» **Modeling code records**:
******
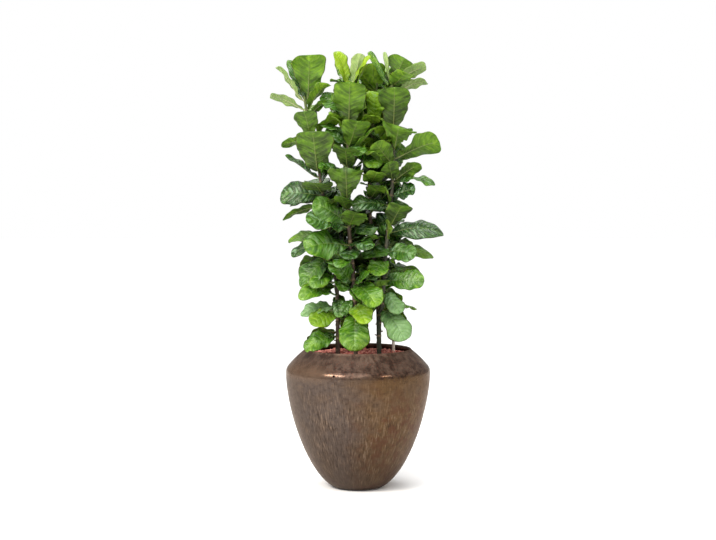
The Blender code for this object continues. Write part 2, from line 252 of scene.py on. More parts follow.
def bronze_glaze():
    """Reactive metallic glaze on stoneware. Half metal, with a satin gloss that the mottling varies, so it
    takes one sharp highlight on the tight shoulder and broad soft ones below. Drips are about 3 mm wide and
    25 mm long, mottles 12 mm, blots 30 mm, patches 90 mm. One pit and a few iron specks mark the shoulder."""
    made, tree, shader = new_finish("aged bronze glaze on stoneware", {
        "IOR": 1.5, "Specular Tint": linear("#c8b29c")})
    where = add(tree, "TexCoord").outputs["Object"]
    parts = add(tree, "SeparateXYZ", None, (where,))
    right, height = parts.outputs["X"], parts.outputs["Z"]
    flat = add(tree, "VectorMath", "MULTIPLY", (where, (1, 1, 0)))
    spoke = add(tree, "VectorMath", "NORMALIZE", (flat,))
    level = add(tree, "CombineXYZ", None, {"Z": height})
    # A point on a cylinder of 0.2 m radius, at the true height
    round_wall = add(tree, "VectorMath", "MULTIPLY_ADD", (spoke, (0.2, 0.2, 0), level))
    stretched = add(tree, "VectorMath", "MULTIPLY", (round_wall, (1, 1, 0.13)))
    drips, blots, patches, mottle, speckle = (
        add(tree, "TexNoise", None, {"Vector": at, "Scale": scale, "Detail": detail, "Roughness": roughness})
        for at, scale, detail, roughness in (
            (stretched, 300, 4, 0.5), (round_wall, 34, 5, 0.65), (round_wall, 11, 4, 0.6),
            (round_wall, 80, 6, 0.7), (round_wall, 420, 2, 0.5)))

    # Grey-mauve on one side, golden brown on the side that faced the flame
    flame = add(tree, "MapRange", SOFT_STEP, (right, -0.08, 0.1))
    golden = add(tree, "Math", "MULTIPLY_ADD", (patches, 1.6, -0.8))
    golden = add(tree, "Math", {"operation": "ADD", "use_clamp": True}, (golden, flame))
    base = add(tree, "Mix", COLOURS, {0: golden, 6: linear("#4a403b"), 7: linear("#523d27")})
    dark = add(tree, "MapRange", SOFT_STEP, (mottle, 0.5, 0.66, 0, 0.5))
    pale = add(tree, "MapRange", SOFT_STEP, (mottle, 0.46, 0.34, 0, 0.3))

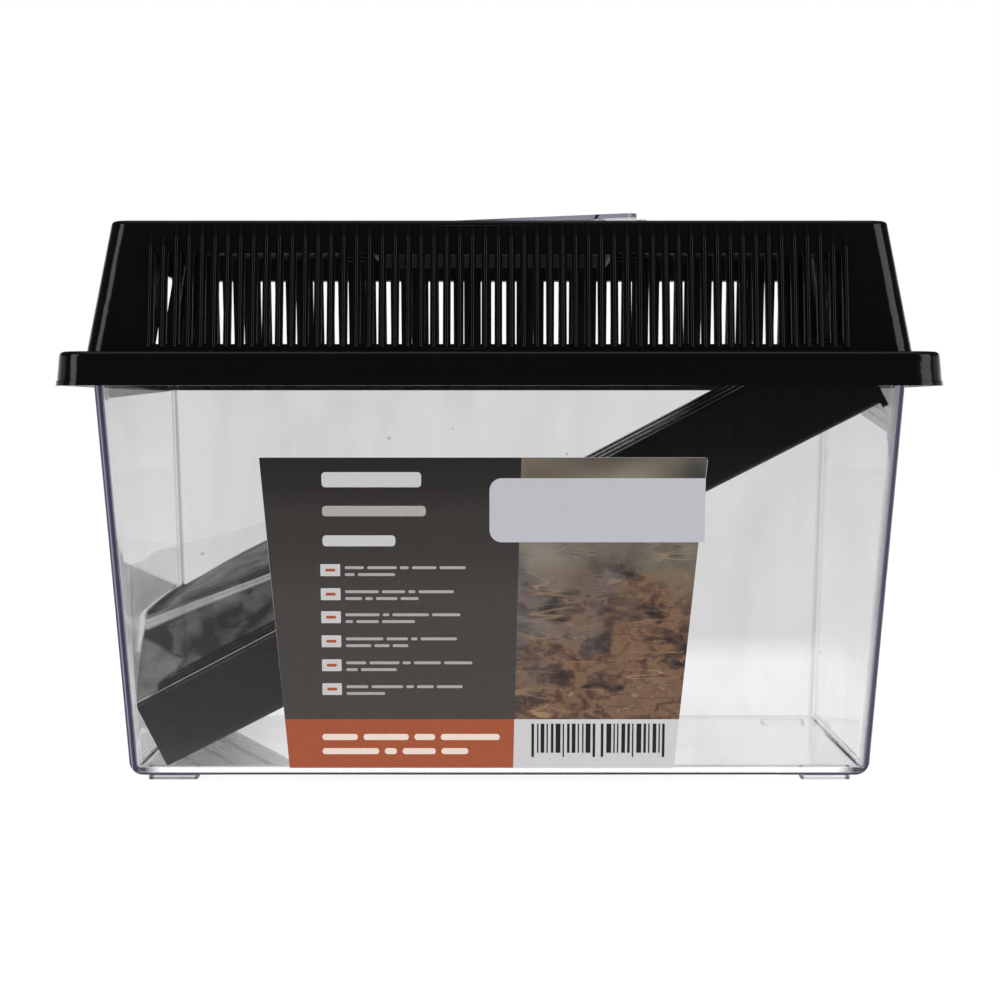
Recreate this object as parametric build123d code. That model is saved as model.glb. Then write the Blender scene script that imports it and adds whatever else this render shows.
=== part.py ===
from build123d import *
import os
from math import atan, cos, degrees, radians, sin, sqrt, tan

# Cricket keeper box: a clear drafted tank, a black ventilated lid with a clear
# flap door, four loose black retreat tubes, a stick-on front label and the
# loose clear bag that lies on the tubes.
# Millimetres. +Z up, front wall towards -Y, origin on the table under the
# middle of the box.

os.makedirs("parts", exist_ok=True)

# ---------------------------------------------------------------- dimensions
# tank
FOOT_H = 1.7              # height of the moulded feet
FOOT_W, FOOT_D = 17.2, 8.0            # length and depth of a foot
FOOT_X = 115.3            # centre of a foot
FOOT_Y = 58.2
TANK_BX, TANK_BY = 130.37, 66.42      # half size of the outer bottom
TANK_KX, TANK_KY = 0.0557, 0.1658     # wall lean, mm out per mm up
TANK_TOP = 147.2          # top of the tank's flange
TANK_WALL = 2.0
TANK_FLOOR = 2.7
TANK_R = 5.2              # vertical corners and bottom edge, outside
FLANGE_X, FLANGE_Y = 146.3, 96.3      # half size of the flange
FLANGE_T = 2.0
FLANGE_LIP = 5.6          # depth of the turned-down edge
# lid
RIM_X, RIM_Y = 149.65, 99.65          # half size of the skirt at its bottom
RIM_Z0, RIM_Z1 = 138.5, 150.0
BEAD_H, BEAD_PROUD = 1.7, 0.35        # thicker band round the skirt's lower edge
RIM_DRAFT = 1.0           # how much the skirt leans in towards the top
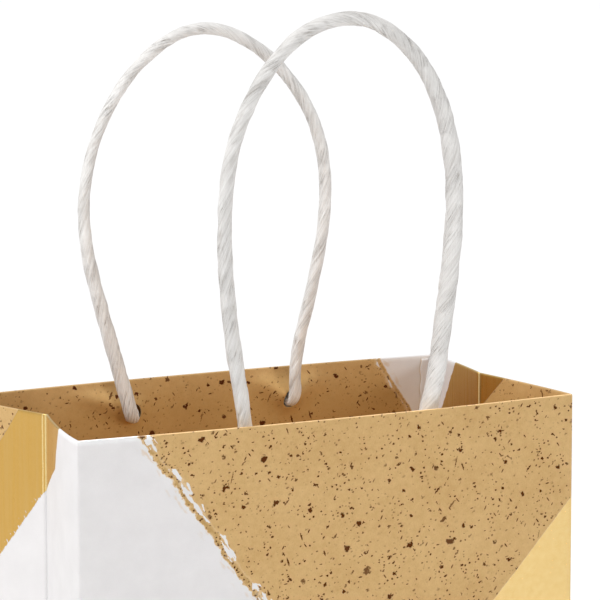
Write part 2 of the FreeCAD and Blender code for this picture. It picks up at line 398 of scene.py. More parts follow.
******
» **BRIEF**: Using the material above, copy every line in which the string "parts" occurs.

» **FINAL RESULT**:
The Blender code for this object continues. Write part 2, from line 252 of scene.py on. More parts follow.
    parts = add(tree, "SeparateXYZ", None, (where,))
    right, height = parts.outputs["X"], parts.outputs["Z"]
os.makedirs("parts", exist_ok=True)
Write part 2 of the FreeCAD and Blender code for this picture. It picks up at line 398 of scene.py. More parts follow.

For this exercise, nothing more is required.